REQUIREMENT
Go through the entries below and write each one out exactly.

RECORDS FOR THIS TASK
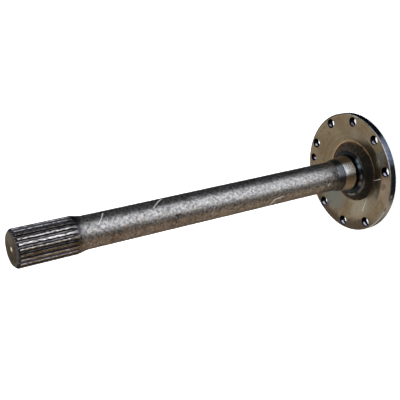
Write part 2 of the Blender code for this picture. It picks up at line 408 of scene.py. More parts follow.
def scratched(tree, where, ends, width):
    """Give 1 on a straight scratch between two places and 0 off it."""
    start, end = ends
    along = end - start
    away = node(tree, "VectorMath", {0: where, 1: start}, operation="SUBTRACT").outputs[0]
    sockets = {0: away, 1: along / along.length_squared}
    share = node(tree, "VectorMath", sockets, operation="DOT_PRODUCT").outputs["Value"]
    share = node(tree, "Math", {0: share, 1: 1.0}, operation="MULTIPLY", use_clamp=True).outputs[0]
    nearest = node(tree, "VectorMath", {0: along, "Scale": share}, operation="SCALE").outputs[0]
    return spread(tree, away_from(tree, away, nearest), 0.3 * width, 0.7 * width, 1.0, 0.0)


def lathe_marks(tree, radius, width, detail):
    """Noise that changes only with the distance from the axis, as a turning tool leaves it."""
    sockets = {"W": radius, "Scale": 1 / width, "Detail": detail}
    return node(tree, "TexNoise", sockets, noise_dimensions="1D").outputs["Fac"]


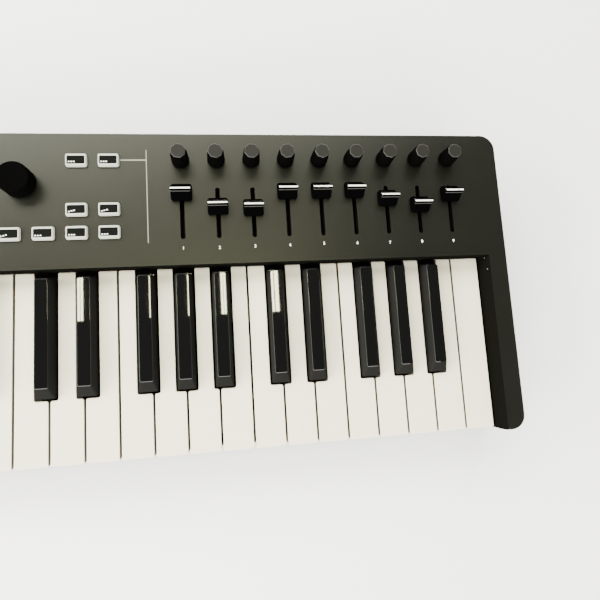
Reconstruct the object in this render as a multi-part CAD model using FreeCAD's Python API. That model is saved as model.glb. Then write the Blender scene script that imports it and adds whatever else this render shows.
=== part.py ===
import FreeCAD, Part
import math
import os

# A 49-note keyboard controller, in millimetres.  +X is towards the high notes, +Y towards the
# rear and +Z up.  The origin is under the middle of the case, on the surface it stands on.

# ---- driving dimensions ---------------------------------------------------------------------
# Keys
white_count = 29
key_pitch = 23.5
key_gap = 1.3
key_setback = 1.0             # the key fronts stand this far behind the cheek fronts
key_visible = 134.9           # key front to the panel's front wall
key_top_z = 46.0
key_skirt = 12.0              # depth of a key's side walls
key_lip = 19.0                # depth of a white key's front lip
key_wall = 1.8
white_travel_deg = 3.5
black_travel_deg = 3.9
black_width = 13.1
black_top_width = 9.0
black_height = 9.5            # above the white tops
black_front = 46.0            # white key front to black key front
black_slope = 7.8             # how far the black key's front slopes back
black_rear_gap = 4.4          # black key's raised end to the panel's front wall
black_clearance = 1.0
black_offsets = {0: -2.1, 1: 2.2, 3: -3.4, 4: 0.0, 5: 3.6}

# Pivot at the rear of the keys
pivot_behind_wall = 19.1
pivot_below_top = 6.0
rod_radius = 1.5
rod_lug_clearance = 0.02
rod_key_clearance = 0.05
tail_behind_pivot = 7.0
tail_below_top = 1.5
tail_depth = 9.5
tail_side_relief = 0.3
lug_width = 4.0
lug_side_clearance = 0.5
lug_half_depth = 5.5

# Case
end_width = 17.8              # outer edge of the case to the last key's pitch line
panel_depth = 99.3
panel_above_keys = 14.0
wall = 2.5
panel_thick = 3.0
rear_corner = 12.0
front_corner = 11.0
top_edge_radius = 1.0
bottom_edge_radius = 1.5
split_z = 22.0
floor_z = 3.0
front_rail_z = 15.5
cheek_gap = 1.0               # beyond the last key's pitch line
cheek_bevel = 2.0
cheek_bevel_depth = 6.5
wall_over_keys = 1.2
foot_radius = 8.0
foot_recess = 1.0

# Keybed frame and what stands on it
frame_z = 12.0
frame_thick = 2.0
felt_thick = 3.0
felt_clearance = 0.3
guide_height = 16.0

# Panel controls, placed from the panel's front wall and from the case's ends
column_count = 9
column_pitch = 25.9
last_column_inset = 43.6
slot_mid = 38.15
slot_length = 38.3
slot_width = 3.3
fader_travel = 31.0
fader_rest = (15.2, 4.3, 3.0, 15.3, 15.4, 15.5, 8.7, 3.2, 11.5)
cap_width = 15.0
cap_depth = 12.0
cap_height = 11.2
cap_gap = 1.0
cap_ridge = 2.6
lever_thick = 1.2
lever_depth = 4.0
knob_row = 78.4
knob_base = 12.9
knob_top_flats = 10.1
knob_height = 17.0
knob_gap = 1.0
knob_sides = 8
shaft_radius = 3.0
shaft_clearance = 0.05
bushing_radius = 3.6
button_length = 14.8
button_depth = 9.7
button_height = 2.5
button_gap = 0.25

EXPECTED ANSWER
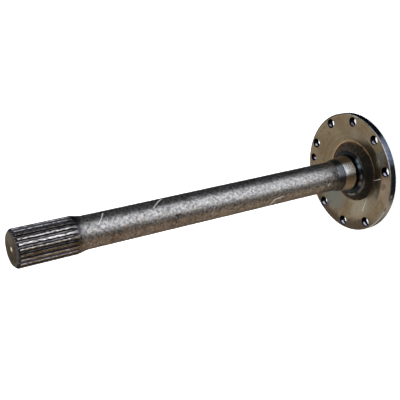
Write part 2 of the Blender code for this picture. It picks up at line 408 of scene.py. More parts follow.
def scratched(tree, where, ends, width):
    """Give 1 on a straight scratch between two places and 0 off it."""
    start, end = ends
    along = end - start
    away = node(tree, "VectorMath", {0: where, 1: start}, operation="SUBTRACT").outputs[0]
    sockets = {0: away, 1: along / along.length_squared}
    share = node(tree, "VectorMath", sockets, operation="DOT_PRODUCT").outputs["Value"]
    share = node(tree, "Math", {0: share, 1: 1.0}, operation="MULTIPLY", use_clamp=True).outputs[0]
    nearest = node(tree, "VectorMath", {0: along, "Scale": share}, operation="SCALE").outputs[0]
    return spread(tree, away_from(tree, away, nearest), 0.3 * width, 0.7 * width, 1.0, 0.0)


def lathe_marks(tree, radius, width, detail):
    """Noise that changes only with the distance from the axis, as a turning tool leaves it."""
    sockets = {"W": radius, "Scale": 1 / width, "Detail": detail}
    return node(tree, "TexNoise", sockets, noise_dimensions="1D").outputs["Fac"]


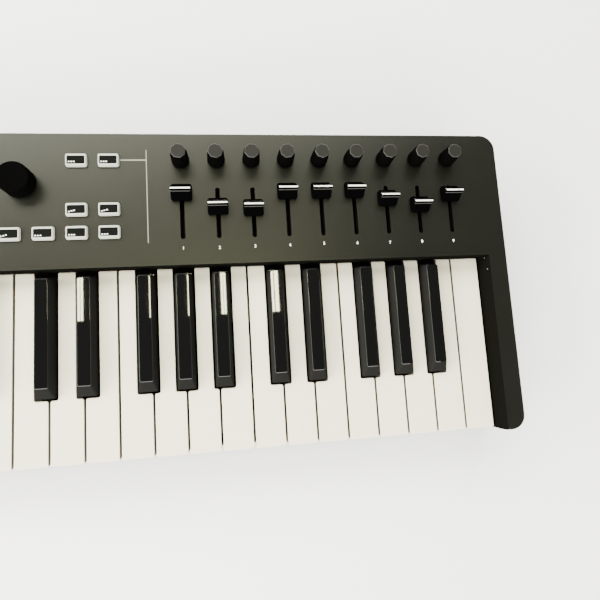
Reconstruct the object in this render as a multi-part CAD model using FreeCAD's Python API. That model is saved as model.glb. Then write the Blender scene script that imports it and adds whatever else this render shows.
=== part.py ===
import FreeCAD, Part
import math
import os

# A 49-note keyboard controller, in millimetres.  +X is towards the high notes, +Y towards the
# rear and +Z up.  The origin is under the middle of the case, on the surface it stands on.

# ---- driving dimensions ---------------------------------------------------------------------
# Keys
white_count = 29
key_pitch = 23.5
key_gap = 1.3
key_setback = 1.0             # the key fronts stand this far behind the cheek fronts
key_visible = 134.9           # key front to the panel's front wall
key_top_z = 46.0
key_skirt = 12.0              # depth of a key's side walls
key_lip = 19.0                # depth of a white key's front lip
key_wall = 1.8
white_travel_deg = 3.5
black_travel_deg = 3.9
black_width = 13.1
black_top_width = 9.0
black_height = 9.5            # above the white tops
black_front = 46.0            # white key front to black key front
black_slope = 7.8             # how far the black key's front slopes back
black_rear_gap = 4.4          # black key's raised end to the panel's front wall
black_clearance = 1.0
black_offsets = {0: -2.1, 1: 2.2, 3: -3.4, 4: 0.0, 5: 3.6}

# Pivot at the rear of the keys
pivot_behind_wall = 19.1
pivot_below_top = 6.0
rod_radius = 1.5
rod_lug_clearance = 0.02
rod_key_clearance = 0.05
tail_behind_pivot = 7.0
tail_below_top = 1.5
tail_depth = 9.5
tail_side_relief = 0.3
lug_width = 4.0
lug_side_clearance = 0.5
lug_half_depth = 5.5

# Case
end_width = 17.8              # outer edge of the case to the last key's pitch line
panel_depth = 99.3
panel_above_keys = 14.0
wall = 2.5
panel_thick = 3.0
rear_corner = 12.0
front_corner = 11.0
top_edge_radius = 1.0
bottom_edge_radius = 1.5
split_z = 22.0
floor_z = 3.0
front_rail_z = 15.5
cheek_gap = 1.0               # beyond the last key's pitch line
cheek_bevel = 2.0
cheek_bevel_depth = 6.5
wall_over_keys = 1.2
foot_radius = 8.0
foot_recess = 1.0

# Keybed frame and what stands on it
frame_z = 12.0
frame_thick = 2.0
felt_thick = 3.0
felt_clearance = 0.3
guide_height = 16.0

# Panel controls, placed from the panel's front wall and from the case's ends
column_count = 9
column_pitch = 25.9
last_column_inset = 43.6
slot_mid = 38.15
slot_length = 38.3
slot_width = 3.3
fader_travel = 31.0
fader_rest = (15.2, 4.3, 3.0, 15.3, 15.4, 15.5, 8.7, 3.2, 11.5)
cap_width = 15.0
cap_depth = 12.0
cap_height = 11.2
cap_gap = 1.0
cap_ridge = 2.6
lever_thick = 1.2
lever_depth = 4.0
knob_row = 78.4
knob_base = 12.9
knob_top_flats = 10.1
knob_height = 17.0
knob_gap = 1.0
knob_sides = 8
shaft_radius = 3.0
shaft_clearance = 0.05
bushing_radius = 3.6
button_length = 14.8
button_depth = 9.7
button_height = 2.5
button_gap = 0.25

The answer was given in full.